I hung around coffee bars playing table football and pinball
as a kid and young teenager listening to the jukebox playing classics like
“When My Left Eye Jumps”, “Hellbound Train”, “Black Magic Woman”. This complete
genre of music was fashioned by white working class kids stealing riffs and in
some cases – I am looking at you Robert Planet – the whole words of songs and
making it their own. Mix in a pop perspective in terms of time signature and
the benefit of guitar and amp technology and we have the original blues boom in
all its glory. It spawned Cream, Zeppelin and from those blues riff and drums
grew forth heavy metal and rawk, Merkan style. It always amazed me that most of
US so-called rock’n’roll actually got its lead from those poor pale English
waifs rather than the original inspirations. The men who started electric blues
in segregated America, in the 50’s, that spread the word with those great early
tours of England under the auspices of Mike Vernon’s apocryphal Blue Horizon
label. It was almost as if the color bar in the US needed the transatlantic
mutation for music via John Mayall’s Blues Breakers, The Yardbirds, Savoy
Brown, Fleetwood Mac and the like to then return to the land where the music
had its roots to allow young white American kids to be able to access it. The
Kings, Freddy, Albert and BB carried on regardless as did the originals,
suffering near bankruptcy along the way other than Hooker who was smart enough
to keep the songs and the copyright to himself. There was sadly an element of
truth to the Cheech and Chong sketch about Blind Melon Chitlin being paid a
“bottle of whiskey and a hooker” for a recording session.
Since that time only one black man has really spanned both
worlds like Waters, Hooker and Burnett did and sadly he also had to do it in
the UK to get a break first and that was Hendrix. He broke through with a band
put together by the very astute former bass player of the Animals. Chas Chandler
saw the young Jimi in the US when he was making his living on the Chittlin
Circuit playing for Curtis Knight as a band guitarist but ripping the soul out
of his cheap Fender through a wah-wah pedal. Took him to Swinging London, promised
him and delivered unlimited white girls for pleasure, lashings of drugs and
then put him in a studio with a very accomplished jazz drummer and a versatileguitarist who could also play bass. Jimi found his own path and his own band of
gypsies to back him but still died in a damp hotel room in London.

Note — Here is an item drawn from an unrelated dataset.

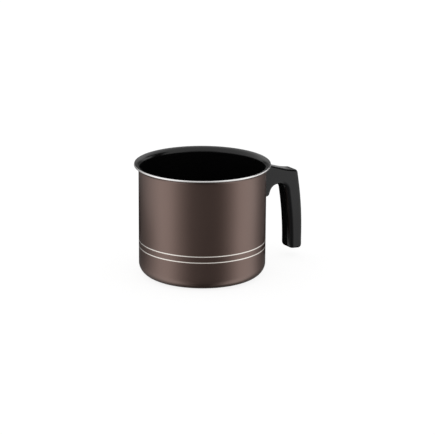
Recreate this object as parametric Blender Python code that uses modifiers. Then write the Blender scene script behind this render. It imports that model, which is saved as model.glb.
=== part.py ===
"""Milk pan: a deep round pan with a flared lip and a hanging side handle.

The pan's axis is +Z, its base stands on z = 0 and the handle points along +X.
All lengths are in metres and all angles in degrees.
"""

import math

import bmesh
import bpy
from mathutils import Matrix, Vector

# Pan
BODY_RADIUS = 0.0715          # outside of the straight wall
PAN_HEIGHT = 0.1273           # base to the top of the lip
WALL_THICKNESS = 0.0018
FLOOR_THICKNESS = 0.0020
BASE_CORNER_RADIUS = 0.0130   # outside radius between wall and base
LIP_REACH = 0.0051            # lip's edge beyond the wall's outside
LIP_BEND_RADIUS = 0.0050      # to the middle of the sheet
LIP_SWEEP_DEG = 80.0          # how far the sheet turns outwards from upright
LIP_EDGE_BREAK = 0.0003       # broken corners of the lip's cut edge

LINE_WIDTH = 0.0012           # the two scribed lines round the lower wall
LINE_DEPTH = 0.0002
UPPER_LINE_HEIGHT = 0.0398
LINE_PITCH = 0.0069

RING_GROOVE_RADIUS = 0.0150   # innermost of the grooves turned into the flat base
RING_GROOVE_PITCH = 0.0105
RING_GROOVE_WIDTH = 0.0012
RING_GROOVE_DEPTH = 0.0003
RING_GROOVES = 4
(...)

So since that time African American artists have been great
singers, great songwriters, great rappers, great dancers, a couple of brave
outliers have been instrumentally outstanding but usually in the soft and
preserved world of Jazz but nobody has taken the Blues for themselves as their
culture, their word, their sound. I am sorry Robert Cray but you were just too
easy listening to qualify.
So the baton has since been carried by the Vaughn Brothers,
Roy Buchanan, the great Jack White and the Black Keys with no little commercial
success. But look, what is that in the night sky? A new blues hero? A young
amazingly talented African American who actually gunslings an axe and writes
real blues songs? Really? YES. And lo his name is Gary Clark Jr and he is the
real deal. He can sling as hard as anyone, out Stevie-Raying newcomers, with a
voice that’s the perfect bridge between R&B and slow blues and oh, damn, he
is cool looking like Jimi was so this dude is TV friendly too. At a time when
the UK is enjoying a new blues boom with blues music being played in clubs
again by young men and an amazing bunch of women (check out Chantal McGregor,
Joanne Shaw Taylor and Jo Harman), there is hope yet for the US to wake up and
acknowledge its own amazing blues heritage. And if they cant do that at least
recognize the immense talent that Gary Clark represents. Listen to his update
of “Bright Lights” or “When My Train Pulls In” and you have living kicking
snarling guitar blues. By a young cool intelligent black man not some balding
60-year-old English guy.
So if you are listening to some hard ass blues by Gary what
should you be drinking? My advice is a “Fucked Up” beer and shot a la Rio
Grande Bar, which is on the edge of civilization i.e. near the Civic Center in
downtown SF. So take a can of beer, Dos Equis works fine, dip the top edge of
the can in salt, pop it, pour in two shakes of hot sauce, grab a Hornitos
Tequila shot or Rye Whiskey, your choice and you are ready to get numb with
Gary guiding you down that emotional path. If you go to the Rio Grande that
will cost you $7 and worth every penny.